### Requirements
Write out the listing exactly as it is given.
__________________________________________________
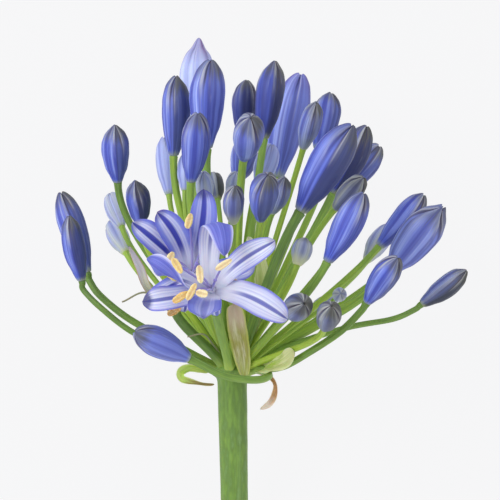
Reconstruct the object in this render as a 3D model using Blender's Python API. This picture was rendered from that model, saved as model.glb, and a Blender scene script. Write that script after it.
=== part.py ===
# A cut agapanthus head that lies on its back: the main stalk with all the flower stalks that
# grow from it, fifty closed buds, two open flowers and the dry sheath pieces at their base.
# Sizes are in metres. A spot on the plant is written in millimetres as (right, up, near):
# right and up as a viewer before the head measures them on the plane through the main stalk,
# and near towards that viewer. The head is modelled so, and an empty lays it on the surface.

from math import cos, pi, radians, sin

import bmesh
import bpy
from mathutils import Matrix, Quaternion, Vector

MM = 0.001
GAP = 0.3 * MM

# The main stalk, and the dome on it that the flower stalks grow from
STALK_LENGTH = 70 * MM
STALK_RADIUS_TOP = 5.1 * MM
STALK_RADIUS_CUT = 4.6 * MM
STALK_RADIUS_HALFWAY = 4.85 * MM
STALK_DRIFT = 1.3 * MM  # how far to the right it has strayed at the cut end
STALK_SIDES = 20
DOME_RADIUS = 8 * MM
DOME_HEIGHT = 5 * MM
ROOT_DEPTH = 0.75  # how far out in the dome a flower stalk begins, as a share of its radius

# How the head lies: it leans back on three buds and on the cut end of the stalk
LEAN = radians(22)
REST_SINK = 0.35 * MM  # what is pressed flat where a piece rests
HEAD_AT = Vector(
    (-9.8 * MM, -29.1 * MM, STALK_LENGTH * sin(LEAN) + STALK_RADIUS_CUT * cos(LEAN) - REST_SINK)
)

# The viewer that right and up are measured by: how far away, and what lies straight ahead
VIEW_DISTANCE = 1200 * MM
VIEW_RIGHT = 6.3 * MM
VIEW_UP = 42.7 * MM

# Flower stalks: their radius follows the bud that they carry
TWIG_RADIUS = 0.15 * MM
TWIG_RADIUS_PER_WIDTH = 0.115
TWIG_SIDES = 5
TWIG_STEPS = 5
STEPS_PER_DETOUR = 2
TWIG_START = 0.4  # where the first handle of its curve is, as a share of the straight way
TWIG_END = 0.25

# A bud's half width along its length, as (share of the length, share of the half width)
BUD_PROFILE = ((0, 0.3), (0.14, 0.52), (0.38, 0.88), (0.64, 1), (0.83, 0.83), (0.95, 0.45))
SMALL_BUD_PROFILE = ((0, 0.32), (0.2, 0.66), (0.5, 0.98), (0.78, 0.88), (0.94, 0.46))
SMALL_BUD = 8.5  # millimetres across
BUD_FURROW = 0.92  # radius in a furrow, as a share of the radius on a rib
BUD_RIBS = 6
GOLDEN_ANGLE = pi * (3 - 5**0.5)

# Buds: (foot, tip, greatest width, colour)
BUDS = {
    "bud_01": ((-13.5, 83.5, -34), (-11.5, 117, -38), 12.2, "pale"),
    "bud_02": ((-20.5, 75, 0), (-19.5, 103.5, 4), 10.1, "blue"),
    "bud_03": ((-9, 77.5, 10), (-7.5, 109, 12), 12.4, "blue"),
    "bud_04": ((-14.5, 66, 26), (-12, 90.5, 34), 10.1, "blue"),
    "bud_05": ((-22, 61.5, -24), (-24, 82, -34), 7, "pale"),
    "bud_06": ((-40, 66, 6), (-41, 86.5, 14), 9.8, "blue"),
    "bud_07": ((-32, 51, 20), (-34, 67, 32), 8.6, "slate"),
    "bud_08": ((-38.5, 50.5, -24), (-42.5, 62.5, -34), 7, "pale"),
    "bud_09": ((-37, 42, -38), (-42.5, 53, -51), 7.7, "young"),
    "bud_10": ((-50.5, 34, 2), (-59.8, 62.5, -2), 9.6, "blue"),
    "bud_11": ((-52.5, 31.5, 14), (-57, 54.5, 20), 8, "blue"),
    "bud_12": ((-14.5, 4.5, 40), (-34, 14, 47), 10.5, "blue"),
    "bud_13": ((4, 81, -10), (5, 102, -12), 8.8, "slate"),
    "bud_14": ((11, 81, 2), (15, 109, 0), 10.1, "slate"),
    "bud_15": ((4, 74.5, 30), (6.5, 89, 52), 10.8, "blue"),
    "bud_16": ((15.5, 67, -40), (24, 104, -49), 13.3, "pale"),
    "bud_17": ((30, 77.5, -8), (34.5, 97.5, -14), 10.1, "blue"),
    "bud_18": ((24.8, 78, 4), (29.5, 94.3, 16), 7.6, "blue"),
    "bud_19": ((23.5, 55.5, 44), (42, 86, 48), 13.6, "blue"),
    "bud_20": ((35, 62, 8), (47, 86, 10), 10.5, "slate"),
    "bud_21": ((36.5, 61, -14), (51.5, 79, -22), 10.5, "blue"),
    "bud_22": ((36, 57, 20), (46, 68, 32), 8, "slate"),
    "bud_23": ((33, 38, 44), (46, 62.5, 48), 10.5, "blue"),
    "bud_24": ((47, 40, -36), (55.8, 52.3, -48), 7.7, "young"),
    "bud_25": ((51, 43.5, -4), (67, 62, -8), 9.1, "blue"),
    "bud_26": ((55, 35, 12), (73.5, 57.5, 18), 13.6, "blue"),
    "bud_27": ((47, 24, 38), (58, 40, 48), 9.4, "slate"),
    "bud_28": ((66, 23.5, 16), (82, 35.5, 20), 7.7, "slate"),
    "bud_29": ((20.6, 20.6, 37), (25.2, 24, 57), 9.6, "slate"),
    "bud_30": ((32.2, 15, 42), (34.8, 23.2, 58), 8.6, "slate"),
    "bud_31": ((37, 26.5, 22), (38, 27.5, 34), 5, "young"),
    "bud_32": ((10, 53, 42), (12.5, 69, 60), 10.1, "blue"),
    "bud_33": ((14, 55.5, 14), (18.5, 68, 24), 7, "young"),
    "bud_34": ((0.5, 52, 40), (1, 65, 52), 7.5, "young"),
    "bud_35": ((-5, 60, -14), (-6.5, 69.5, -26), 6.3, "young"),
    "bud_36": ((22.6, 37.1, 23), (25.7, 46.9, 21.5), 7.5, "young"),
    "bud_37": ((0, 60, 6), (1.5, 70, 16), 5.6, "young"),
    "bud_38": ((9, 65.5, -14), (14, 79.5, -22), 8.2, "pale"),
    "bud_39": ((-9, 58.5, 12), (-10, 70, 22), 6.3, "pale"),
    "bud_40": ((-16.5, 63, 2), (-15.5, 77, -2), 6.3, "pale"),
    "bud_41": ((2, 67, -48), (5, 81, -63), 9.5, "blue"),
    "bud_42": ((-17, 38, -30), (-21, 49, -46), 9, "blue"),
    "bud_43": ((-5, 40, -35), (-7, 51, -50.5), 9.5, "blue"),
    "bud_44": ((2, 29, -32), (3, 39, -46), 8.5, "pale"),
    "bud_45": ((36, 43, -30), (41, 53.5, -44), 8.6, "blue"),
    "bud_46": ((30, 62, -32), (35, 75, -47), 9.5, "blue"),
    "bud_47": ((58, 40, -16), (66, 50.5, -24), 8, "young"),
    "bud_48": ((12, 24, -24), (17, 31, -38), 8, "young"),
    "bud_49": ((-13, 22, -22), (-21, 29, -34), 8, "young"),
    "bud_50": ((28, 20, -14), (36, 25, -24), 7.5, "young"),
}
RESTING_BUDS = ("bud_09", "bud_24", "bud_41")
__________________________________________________
### The completed task
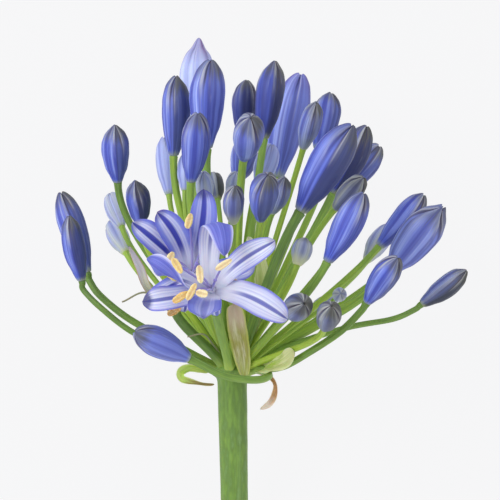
Reconstruct the object in this render as a 3D model using Blender's Python API. This picture was rendered from that model, saved as model.glb, and a Blender scene script. Write that script after it.
=== part.py ===
# A cut agapanthus head that lies on its back: the main stalk with all the flower stalks that
# grow from it, fifty closed buds, two open flowers and the dry sheath pieces at their base.
# Sizes are in metres. A spot on the plant is written in millimetres as (right, up, near):
# right and up as a viewer before the head measures them on the plane through the main stalk,
# and near towards that viewer. The head is modelled so, and an empty lays it on the surface.

from math import cos, pi, radians, sin

import bmesh
import bpy
from mathutils import Matrix, Quaternion, Vector

MM = 0.001
GAP = 0.3 * MM

# The main stalk, and the dome on it that the flower stalks grow from
STALK_LENGTH = 70 * MM
STALK_RADIUS_TOP = 5.1 * MM
STALK_RADIUS_CUT = 4.6 * MM
STALK_RADIUS_HALFWAY = 4.85 * MM
STALK_DRIFT = 1.3 * MM  # how far to the right it has strayed at the cut end
STALK_SIDES = 20
DOME_RADIUS = 8 * MM
DOME_HEIGHT = 5 * MM
ROOT_DEPTH = 0.75  # how far out in the dome a flower stalk begins, as a share of its radius

# How the head lies: it leans back on three buds and on the cut end of the stalk
LEAN = radians(22)
REST_SINK = 0.35 * MM  # what is pressed flat where a piece rests
HEAD_AT = Vector(
    (-9.8 * MM, -29.1 * MM, STALK_LENGTH * sin(LEAN) + STALK_RADIUS_CUT * cos(LEAN) - REST_SINK)
)

# The viewer that right and up are measured by: how far away, and what lies straight ahead
VIEW_DISTANCE = 1200 * MM
VIEW_RIGHT = 6.3 * MM
VIEW_UP = 42.7 * MM

# Flower stalks: their radius follows the bud that they carry
TWIG_RADIUS = 0.15 * MM
TWIG_RADIUS_PER_WIDTH = 0.115
TWIG_SIDES = 5
TWIG_STEPS = 5
STEPS_PER_DETOUR = 2
TWIG_START = 0.4  # where the first handle of its curve is, as a share of the straight way
TWIG_END = 0.25

# A bud's half width along its length, as (share of the length, share of the half width)
BUD_PROFILE = ((0, 0.3), (0.14, 0.52), (0.38, 0.88), (0.64, 1), (0.83, 0.83), (0.95, 0.45))
SMALL_BUD_PROFILE = ((0, 0.32), (0.2, 0.66), (0.5, 0.98), (0.78, 0.88), (0.94, 0.46))
SMALL_BUD = 8.5  # millimetres across
BUD_FURROW = 0.92  # radius in a furrow, as a share of the radius on a rib
BUD_RIBS = 6
GOLDEN_ANGLE = pi * (3 - 5**0.5)

# Buds: (foot, tip, greatest width, colour)
BUDS = {
    "bud_01": ((-13.5, 83.5, -34), (-11.5, 117, -38), 12.2, "pale"),
    "bud_02": ((-20.5, 75, 0), (-19.5, 103.5, 4), 10.1, "blue"),
    "bud_03": ((-9, 77.5, 10), (-7.5, 109, 12), 12.4, "blue"),
    "bud_04": ((-14.5, 66, 26), (-12, 90.5, 34), 10.1, "blue"),
    "bud_05": ((-22, 61.5, -24), (-24, 82, -34), 7, "pale"),
    "bud_06": ((-40, 66, 6), (-41, 86.5, 14), 9.8, "blue"),
    "bud_07": ((-32, 51, 20), (-34, 67, 32), 8.6, "slate"),
    "bud_08": ((-38.5, 50.5, -24), (-42.5, 62.5, -34), 7, "pale"),
    "bud_09": ((-37, 42, -38), (-42.5, 53, -51), 7.7, "young"),
    "bud_10": ((-50.5, 34, 2), (-59.8, 62.5, -2), 9.6, "blue"),
    "bud_11": ((-52.5, 31.5, 14), (-57, 54.5, 20), 8, "blue"),
    "bud_12": ((-14.5, 4.5, 40), (-34, 14, 47), 10.5, "blue"),
    "bud_13": ((4, 81, -10), (5, 102, -12), 8.8, "slate"),
    "bud_14": ((11, 81, 2), (15, 109, 0), 10.1, "slate"),
    "bud_15": ((4, 74.5, 30), (6.5, 89, 52), 10.8, "blue"),
    "bud_16": ((15.5, 67, -40), (24, 104, -49), 13.3, "pale"),
    "bud_17": ((30, 77.5, -8), (34.5, 97.5, -14), 10.1, "blue"),
    "bud_18": ((24.8, 78, 4), (29.5, 94.3, 16), 7.6, "blue"),
    "bud_19": ((23.5, 55.5, 44), (42, 86, 48), 13.6, "blue"),
    "bud_20": ((35, 62, 8), (47, 86, 10), 10.5, "slate"),
    "bud_21": ((36.5, 61, -14), (51.5, 79, -22), 10.5, "blue"),
    "bud_22": ((36, 57, 20), (46, 68, 32), 8, "slate"),
    "bud_23": ((33, 38, 44), (46, 62.5, 48), 10.5, "blue"),
    "bud_24": ((47, 40, -36), (55.8, 52.3, -48), 7.7, "young"),
    "bud_25": ((51, 43.5, -4), (67, 62, -8), 9.1, "blue"),
    "bud_26": ((55, 35, 12), (73.5, 57.5, 18), 13.6, "blue"),
    "bud_27": ((47, 24, 38), (58, 40, 48), 9.4, "slate"),
    "bud_28": ((66, 23.5, 16), (82, 35.5, 20), 7.7, "slate"),
    "bud_29": ((20.6, 20.6, 37), (25.2, 24, 57), 9.6, "slate"),
    "bud_30": ((32.2, 15, 42), (34.8, 23.2, 58), 8.6, "slate"),
    "bud_31": ((37, 26.5, 22), (38, 27.5, 34), 5, "young"),
    "bud_32": ((10, 53, 42), (12.5, 69, 60), 10.1, "blue"),
    "bud_33": ((14, 55.5, 14), (18.5, 68, 24), 7, "young"),
    "bud_34": ((0.5, 52, 40), (1, 65, 52), 7.5, "young"),
    "bud_35": ((-5, 60, -14), (-6.5, 69.5, -26), 6.3, "young"),
    "bud_36": ((22.6, 37.1, 23), (25.7, 46.9, 21.5), 7.5, "young"),
    "bud_37": ((0, 60, 6), (1.5, 70, 16), 5.6, "young"),
    "bud_38": ((9, 65.5, -14), (14, 79.5, -22), 8.2, "pale"),
    "bud_39": ((-9, 58.5, 12), (-10, 70, 22), 6.3, "pale"),
    "bud_40": ((-16.5, 63, 2), (-15.5, 77, -2), 6.3, "pale"),
    "bud_41": ((2, 67, -48), (5, 81, -63), 9.5, "blue"),
    "bud_42": ((-17, 38, -30), (-21, 49, -46), 9, "blue"),
    "bud_43": ((-5, 40, -35), (-7, 51, -50.5), 9.5, "blue"),
    "bud_44": ((2, 29, -32), (3, 39, -46), 8.5, "pale"),
    "bud_45": ((36, 43, -30), (41, 53.5, -44), 8.6, "blue"),
    "bud_46": ((30, 62, -32), (35, 75, -47), 9.5, "blue"),
    "bud_47": ((58, 40, -16), (66, 50.5, -24), 8, "young"),
    "bud_48": ((12, 24, -24), (17, 31, -38), 8, "young"),
    "bud_49": ((-13, 22, -22), (-21, 29, -34), 8, "young"),
    "bud_50": ((28, 20, -14), (36, 25, -24), 7.5, "young"),
}
RESTING_BUDS = ("bud_09", "bud_24", "bud_41")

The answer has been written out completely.